In Cannes regiert derzeit das Böse, sei es in Gestalt von Nazi-Schergen in Inglourious Basterds oder von Vampiren in Durst, als Schock-Phantasien im Werk von Lars von Trier, sei es im Gefängnis (Ein Prophet) oder auf der Straße (Kinatay). Das Böse mit all seinen Auswirkungen, das sich in Gewalt und Brutalität seinen Weg bannt, hat auf dem Filmfestival Hochkonjunktur. Der Österreicher Michael Haneke macht da keine Ausnahme.

Er hat seinen neuen Film Das weiße Band – Eine deutsche Kindergeschichte vorgestellt. Erzählt wird von einem kleinen gesellschaftlichem Mikrokosmos, einem Dorf im protestantischen Norden Deutschlands. Die Geschichte spielt um 1913/1914, am Vorabend des Ersten Weltkriegs. Erzählt wird von einem Dorflehrer, der den Schul- und Kirchenchor leitet, von seinen kindlichen und jugendlichen Sänger und deren Familien, von Gutsherr, Pfarrer, Gutsverwalter, Hebamme, Arzt, Bauern – ein Querschnitt eben. Seltsame Unfälle passieren und nehmen nach und nach den Charakter ritueller Bestrafungen an. Wer steckt dahinter? Zwar sind die Kritiker überaus angetan von dem Film in Schwarz-Weiß, seiner Kamera- und Schauspielführung, aber ganz überzeugt hat der Film nicht.

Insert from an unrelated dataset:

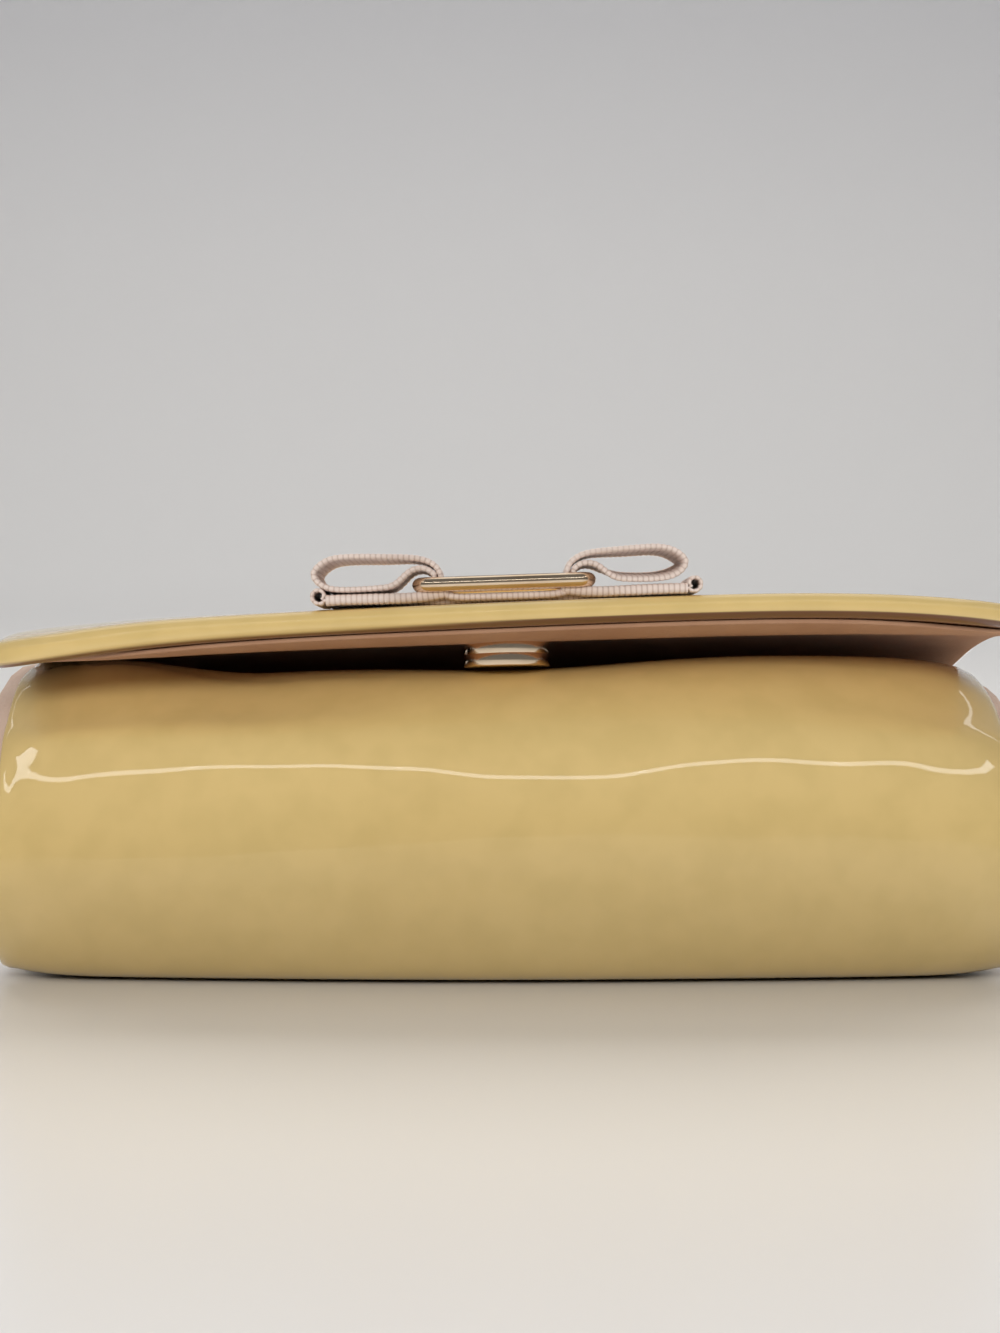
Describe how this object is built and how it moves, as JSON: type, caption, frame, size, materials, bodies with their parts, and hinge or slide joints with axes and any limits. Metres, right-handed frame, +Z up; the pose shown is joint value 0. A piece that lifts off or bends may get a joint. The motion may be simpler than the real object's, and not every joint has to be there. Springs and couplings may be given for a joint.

Besonders positiv wird die Geschichte aufgenommen, die vom protestantischen Terror erzählt, wie Rüdiger Suchsland auf telepolis schreibt. “Mit hoher historischer Genauigkeit hat Haneke einen Film über die autoritäre Gesellschaft gemacht. Es ist eine Welt, wie sie – für die Stadt und für andere Klassen – Schnitzler, Thomas Mann, Bernhard von Brentano und viele andere beschrieben haben, nur noch etwas strenger und repressiver, denn die Verhältnisse sind halt weniger gebildet.” Auch Anke Westphal in der Berliner Zeitung sah einen sehr ernsthaften Versuch, etwas über das deutsche Wesen zu erzählen und das in einer angemessen klaren Form. “Michael Haneke entwirft weniger das Bild einer Gemeinschaft als das eines geschlossenen autoritären Systems, das auf der Grundlage permanenter Strafandrohung beruht. [Der Regisseur] macht quälend deutlich, wohin eine solche Erziehung führt, wenn sie nicht von Liebe getragen ist und auch nicht auf Herzensbildung aus ist – sie führt zu Böswilligkeit, Neid, Stumpfsinn und Apathie. Sie bereitet den Faschismus vor.” Michael Sennhauser ist sich auf seinem Blog noch nicht ganz klar darüber, ob das nun ein beeindruckend kontrollierter Film ist, oder ein ganz grosses Meisterwerk.

Dagegen hätten andere Kritiker mehr erwartet. Tobias Kniebe in der Süddeutschen Zeitung ist der Geschichte gern gefolgt und “hofft die ganze Zeit, die vielen bösen Miniaturen mögen sich zu einem zwingenden Thema verdichten. Aber das passiert nie, und am Ende fallen die Einzelteile, die auch in der Tonalität wild zwischen Vorkriegspathos, Bierbichler-Grummelei und Rückfällen ins Psychodrama der Gegenwart schwanken, recht folgenlos auseinander.” Das liegt an der Art der Inszeniert, denn das Allerwenigste wird hier ausagiert – um so mehr angedeutet, als Symptom beschrieben, entdeckt Dominik Kamalzadeh im Standard. “Michael Haneke inszeniert mit einer gravitätischen Strenge, er findet Bilder, in denen Figuren wie hinter Glas agieren, oft in gespenstischer Stille. Stilistisch schließt der Film an eine Tradition von Literaturverfilmung an (das Buch ist jedoch von Michael Haneke selbst), als gelte es, diese Form nochmals zu radikalisieren. Das wirkt bei aller Präzision und Raffinesse oft auch ein wenig museal.”

Der Film Das weiße Band – Eine deutsche Kindergeschichte kommt am 12. November 2009 in unsere Kinos. Dann könnt Ihr Euch selbst ein Bild machen.